The strongest formula
The most heat-resistant Dutch homes tend to combine:
Energy label A or higher (well-insulated roof, façade and glazing)
External sun shading on south- and west-facing windows
Not a top-floor flat under a flat roof
Windows facing more than just south/west — openable on opposite sides for night ventilation
Greenery, shade and water around the building, not bare asphalt
You can't control the next heatwave. You can control whether the home you buy turns into an oven when it arrives — and that's a structural question, readable on the energy label, the roof, the orientation and the VvE rules long before the thermometer hits 40 again. That's exactly the kind of check we run before our clients commit. Reach us at team@expatgate.nl.
Frequently asked questions
What is the most heat-resistant type of home in the Netherlands?
A well-insulated, high-energy-label house (A or above) that is not a top-floor flat under a flat roof, has external sun shading on its south/west windows, and can be ventilated at night. New-builds with a heat pump and floor cooling go furthest.
Does a high energy label keep a house cooler in summer?

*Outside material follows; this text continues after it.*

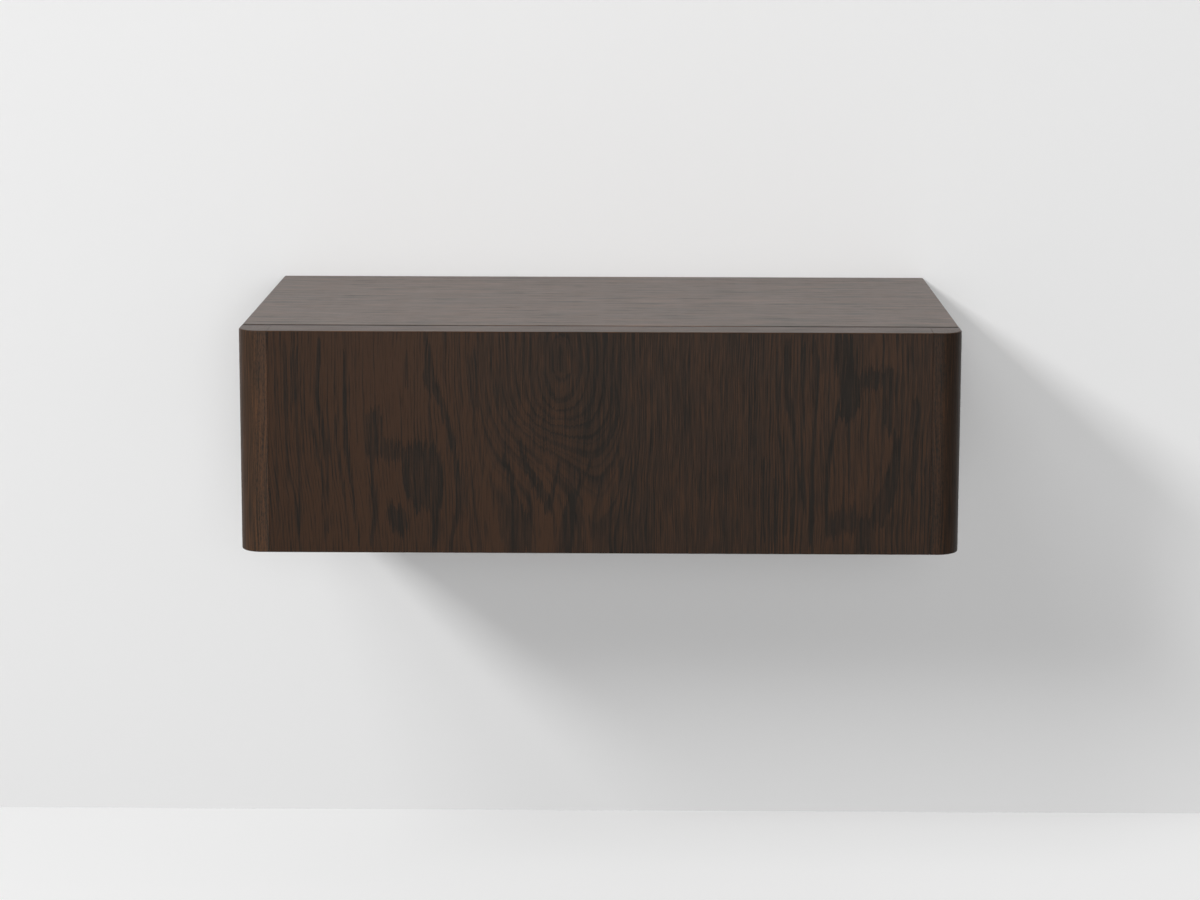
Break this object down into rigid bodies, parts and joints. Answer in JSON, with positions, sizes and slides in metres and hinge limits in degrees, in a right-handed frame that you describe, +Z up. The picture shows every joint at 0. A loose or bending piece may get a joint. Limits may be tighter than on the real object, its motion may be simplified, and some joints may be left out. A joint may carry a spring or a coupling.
{
  "type": "floating nightstand",
  "caption": "Wall-hung nightstand: dark oak case on a hidden hook-over cleat, with a handle-less drawer front, rounded at its corners, that runs on full-extension slides.",
  "frame": {"origin": "centre of the wall cleat's flat back face, on the wall", "axes": "+Z up, +Y into the wall, +X to the right as seen from the front; the drawer front faces -Y"},
  "size_m": [0.61, 0.35, 0.19],
  "materials": {
    "oak_front": "dark stained oak veneer, satin lacquer",
    "oak_post": "dark stained solid oak, satin lacquer",
    "oak_top": "dark stained oak veneer, satin lacquer",
    "oak_case": "dark stained oak veneer, satin lacquer",
    "birch": "clear lacquered birch plywood",
    "slide_steel": "bright zinc plating",
    "ball_cage": "plain steel with polished balls",
    "screw_steel": "zinc-plated steel",
    "black_plastic": "matt moulded",
    "rubber": "soft, slightly clear"
  },
  "bodies": {
    "case": {"case_top": "oak_top", "case_bottom": "oak_case", "case_side_left": "oak_case", "case_side_right": "oak_case", "back_panel": "oak_case", "case_cleat": "birch", "lower_rail": "birch", "wall_cleat": "birch", "cleat_screw_1": "screw_steel", "cleat_screw_2": "screw_steel", "cleat_screw_3": "screw_steel", "cleat_screw_4": "screw_steel", "slide_left_cabinet_member": "slide_steel", "slide_right_cabinet_member": "slide_steel", "cabinet_screw_left_1": "screw_steel", "cabinet_screw_left_2": "screw_steel", "cabinet_screw_right_1": "screw_steel", "cabinet_screw_right_2": "screw_steel", "bumper_left_lower": "rubber", "bumper_left_upper": "rubber", "bumper_right_lower": "rubber", "bumper_right_upper": "rubber"},
    "drawer": {"front_panel": "oak_front", "front_post_left": "oak_post", "front_post_right": "oak_post", "box_side_left": "birch", "box_side_right": "birch", "box_front": "birch", "box_back": "birch", "box_bottom": "birch", "front_screw_1": "screw_steel", "front_screw_2": "screw_steel", "front_screw_3": "screw_steel", "front_screw_4": "screw_steel", "slide_left_drawer_member": "slide_steel", "slide_right_drawer_member": "slide_steel", "drawer_screw_left_1": "screw_steel", "drawer_screw_left_2": "screw_steel", "drawer_screw_right_1": "screw_steel", "drawer_screw_right_2": "screw_steel"},
    "left_middle": {"slide_left_middle_member": "slide_steel"},
    "right_middle": {"slide_right_middle_member": "slide_steel"},
    "left_outer_cage": {"slide_left_outer_ball_cage": "ball_cage"},
    "right_outer_cage": {"slide_right_outer_ball_cage": "ball_cage"},
    "left_inner_cage": {"slide_left_inner_ball_cage": "ball_cage"},
    "right_inner_cage": {"slide_right_inner_ball_cage": "ball_cage"},
    "left_lever": {"slide_left_release_lever": "black_plastic"},
    "right_lever": {"slide_right_release_lever": "black_plastic"}
  },
  "joints": [
    {"name": "drawer_slide", "type": "slide", "parent": "case", "child": "drawer", "axis": [0, -1, 0], "range_m": [0, 0.25]},
    {"name": "left_middle_slide", "type": "slide", "parent": "case", "child": "left_middle", "axis": [0, -1, 0], "range_m": [0, 0.125]},
    {"name": "right_middle_slide", "type": "slide", "parent": "case", "child": "right_middle", "axis": [0, -1, 0], "range_m": [0, 0.125]},
    {"name": "left_outer_cage_roll", "type": "slide", "parent": "case", "child": "left_outer_cage", "axis": [0, -1, 0], "range_m": [0, 0.0625]},
    {"name": "right_outer_cage_roll", "type": "slide", "parent": "case", "child": "right_outer_cage", "axis": [0, -1, 0], "range_m": [0, 0.0625]},
    {"name": "left_inner_cage_roll", "type": "slide", "parent": "left_middle", "child": "left_inner_cage", "axis": [0, -1, 0], "range_m": [0, 0.0625]},
    {"name": "right_inner_cage_roll", "type": "slide", "parent": "right_middle", "child": "right_inner_cage", "axis": [0, -1, 0], "range_m": [0, 0.0625]},
    {"name": "left_lever_lift", "type": "hinge", "parent": "drawer", "child": "left_lever", "pos_m": [-0.27595, -0.234, 0.00128], "axis": [1, 0, 0], "range_deg": [0, 6], "stiffness_Nm_per_rad": 0.02},
    {"name": "right_lever_press", "type": "hinge", "parent": "drawer", "child": "right_lever", "pos_m": [0.27595, -0.234, 0.00128], "axis": [-1, 0, 0], "range_deg": [0, 6], "stiffness_Nm_per_rad": 0.02}
  ],
  "couplings": [
    {"joint": "left_middle_slide", "follows": "drawer_slide", "ratio": 0.5},
    {"joint": "right_middle_slide", "follows": "drawer_slide", "ratio": 0.5},
    {"joint": "left_outer_cage_roll", "follows": "drawer_slide", "ratio": 0.25},
    {"joint": "right_outer_cage_roll", "follows": "drawer_slide", "ratio": 0.25},
    {"joint": "left_inner_cage_roll", "follows": "drawer_slide", "ratio": 0.25},
    {"joint": "right_inner_cage_roll", "follows": "drawer_slide", "ratio": 0.25}
  ]
}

Yes. A higher energy label means better insulation, which slows heat coming in as well as leaving — so well-rated homes stay cooler in summer, not just warmer in winter.
Can a heat pump cool a house in summer?
Many can. A heat pump linked to underfloor heating can run in reverse to circulate cool water through the floor, providing quiet cooling without a separate air-conditioner.
Which windows make a Dutch home hottest?
West-facing windows are usually worst: the low evening sun strikes them long and hard right before bedtime. East warms in the morning; south is hot at midday but easiest to shade from above.
Are top-floor apartments hotter during a heatwave?
Generally yes — upper floors and flat roofs heat up first and hold heat longest, especially if the roof is poorly insulated.